# [Source data]
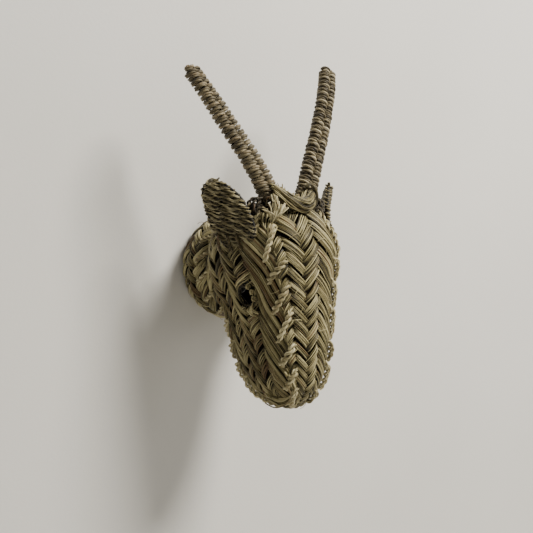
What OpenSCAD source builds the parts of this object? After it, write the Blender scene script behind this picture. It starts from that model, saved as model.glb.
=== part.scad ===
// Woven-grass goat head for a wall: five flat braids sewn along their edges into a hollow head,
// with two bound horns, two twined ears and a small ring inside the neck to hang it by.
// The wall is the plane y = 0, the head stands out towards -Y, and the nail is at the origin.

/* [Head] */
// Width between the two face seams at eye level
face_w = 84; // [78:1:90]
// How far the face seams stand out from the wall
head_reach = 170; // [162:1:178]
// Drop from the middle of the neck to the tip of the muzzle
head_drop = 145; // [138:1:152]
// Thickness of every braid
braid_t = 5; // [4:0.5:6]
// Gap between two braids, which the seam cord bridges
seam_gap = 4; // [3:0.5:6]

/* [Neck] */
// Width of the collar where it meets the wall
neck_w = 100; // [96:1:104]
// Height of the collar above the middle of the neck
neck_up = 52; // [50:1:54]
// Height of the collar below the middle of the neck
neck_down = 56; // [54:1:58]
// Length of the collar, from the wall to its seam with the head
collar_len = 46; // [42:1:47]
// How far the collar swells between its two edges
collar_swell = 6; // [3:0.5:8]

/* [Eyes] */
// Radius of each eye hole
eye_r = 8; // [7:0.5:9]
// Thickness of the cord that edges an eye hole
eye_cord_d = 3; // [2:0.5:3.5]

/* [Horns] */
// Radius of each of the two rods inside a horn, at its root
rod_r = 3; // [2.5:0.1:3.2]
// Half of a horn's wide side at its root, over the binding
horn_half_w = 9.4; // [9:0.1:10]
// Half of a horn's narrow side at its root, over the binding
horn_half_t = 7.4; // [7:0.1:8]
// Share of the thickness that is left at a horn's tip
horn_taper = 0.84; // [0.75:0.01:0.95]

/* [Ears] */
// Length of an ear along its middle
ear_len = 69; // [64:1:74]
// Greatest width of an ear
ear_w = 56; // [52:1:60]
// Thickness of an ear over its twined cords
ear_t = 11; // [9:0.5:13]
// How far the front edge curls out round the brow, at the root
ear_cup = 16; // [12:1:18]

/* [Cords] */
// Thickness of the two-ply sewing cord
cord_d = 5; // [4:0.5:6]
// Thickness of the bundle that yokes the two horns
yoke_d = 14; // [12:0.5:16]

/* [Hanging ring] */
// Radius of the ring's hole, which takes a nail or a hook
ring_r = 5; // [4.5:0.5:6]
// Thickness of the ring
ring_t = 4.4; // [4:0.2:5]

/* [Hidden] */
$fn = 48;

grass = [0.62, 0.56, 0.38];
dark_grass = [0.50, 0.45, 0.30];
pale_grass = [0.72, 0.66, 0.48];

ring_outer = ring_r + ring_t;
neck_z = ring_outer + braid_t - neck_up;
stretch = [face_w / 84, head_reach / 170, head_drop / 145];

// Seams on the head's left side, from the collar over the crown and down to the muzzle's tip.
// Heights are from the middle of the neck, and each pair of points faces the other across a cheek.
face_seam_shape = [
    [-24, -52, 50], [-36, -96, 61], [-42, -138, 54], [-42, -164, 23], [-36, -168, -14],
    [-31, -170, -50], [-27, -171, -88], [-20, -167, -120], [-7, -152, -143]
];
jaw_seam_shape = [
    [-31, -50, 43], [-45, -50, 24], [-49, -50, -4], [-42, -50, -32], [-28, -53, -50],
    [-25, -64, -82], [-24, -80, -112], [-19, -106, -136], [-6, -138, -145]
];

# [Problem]
Nothing in the data may differ; print all of it exactly as written.

# [Solution for this exercise]
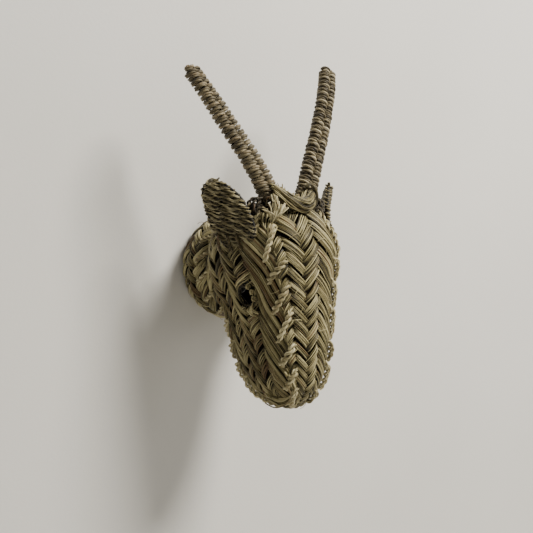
What OpenSCAD source builds the parts of this object? After it, write the Blender scene script behind this picture. It starts from that model, saved as model.glb.
=== part.scad ===
// Woven-grass goat head for a wall: five flat braids sewn along their edges into a hollow head,
// with two bound horns, two twined ears and a small ring inside the neck to hang it by.
// The wall is the plane y = 0, the head stands out towards -Y, and the nail is at the origin.

/* [Head] */
// Width between the two face seams at eye level
face_w = 84; // [78:1:90]
// How far the face seams stand out from the wall
head_reach = 170; // [162:1:178]
// Drop from the middle of the neck to the tip of the muzzle
head_drop = 145; // [138:1:152]
// Thickness of every braid
braid_t = 5; // [4:0.5:6]
// Gap between two braids, which the seam cord bridges
seam_gap = 4; // [3:0.5:6]

/* [Neck] */
// Width of the collar where it meets the wall
neck_w = 100; // [96:1:104]
// Height of the collar above the middle of the neck
neck_up = 52; // [50:1:54]
// Height of the collar below the middle of the neck
neck_down = 56; // [54:1:58]
// Length of the collar, from the wall to its seam with the head
collar_len = 46; // [42:1:47]
// How far the collar swells between its two edges
collar_swell = 6; // [3:0.5:8]

/* [Eyes] */
// Radius of each eye hole
eye_r = 8; // [7:0.5:9]
// Thickness of the cord that edges an eye hole
eye_cord_d = 3; // [2:0.5:3.5]

/* [Horns] */
// Radius of each of the two rods inside a horn, at its root
rod_r = 3; // [2.5:0.1:3.2]
// Half of a horn's wide side at its root, over the binding
horn_half_w = 9.4; // [9:0.1:10]
// Half of a horn's narrow side at its root, over the binding
horn_half_t = 7.4; // [7:0.1:8]
// Share of the thickness that is left at a horn's tip
horn_taper = 0.84; // [0.75:0.01:0.95]

/* [Ears] */
// Length of an ear along its middle
ear_len = 69; // [64:1:74]
// Greatest width of an ear
ear_w = 56; // [52:1:60]
// Thickness of an ear over its twined cords
ear_t = 11; // [9:0.5:13]
// How far the front edge curls out round the brow, at the root
ear_cup = 16; // [12:1:18]

/* [Cords] */
// Thickness of the two-ply sewing cord
cord_d = 5; // [4:0.5:6]
// Thickness of the bundle that yokes the two horns
yoke_d = 14; // [12:0.5:16]

/* [Hanging ring] */
// Radius of the ring's hole, which takes a nail or a hook
ring_r = 5; // [4.5:0.5:6]
// Thickness of the ring
ring_t = 4.4; // [4:0.2:5]

/* [Hidden] */
$fn = 48;

grass = [0.62, 0.56, 0.38];
dark_grass = [0.50, 0.45, 0.30];
pale_grass = [0.72, 0.66, 0.48];

ring_outer = ring_r + ring_t;
neck_z = ring_outer + braid_t - neck_up;
stretch = [face_w / 84, head_reach / 170, head_drop / 145];

// Seams on the head's left side, from the collar over the crown and down to the muzzle's tip.
// Heights are from the middle of the neck, and each pair of points faces the other across a cheek.
face_seam_shape = [
    [-24, -52, 50], [-36, -96, 61], [-42, -138, 54], [-42, -164, 23], [-36, -168, -14],
    [-31, -170, -50], [-27, -171, -88], [-20, -167, -120], [-7, -152, -143]
];
jaw_seam_shape = [
    [-31, -50, 43], [-45, -50, 24], [-49, -50, -4], [-42, -50, -32], [-28, -53, -50],
    [-25, -64, -82], [-24, -80, -112], [-19, -106, -136], [-6, -138, -145]
];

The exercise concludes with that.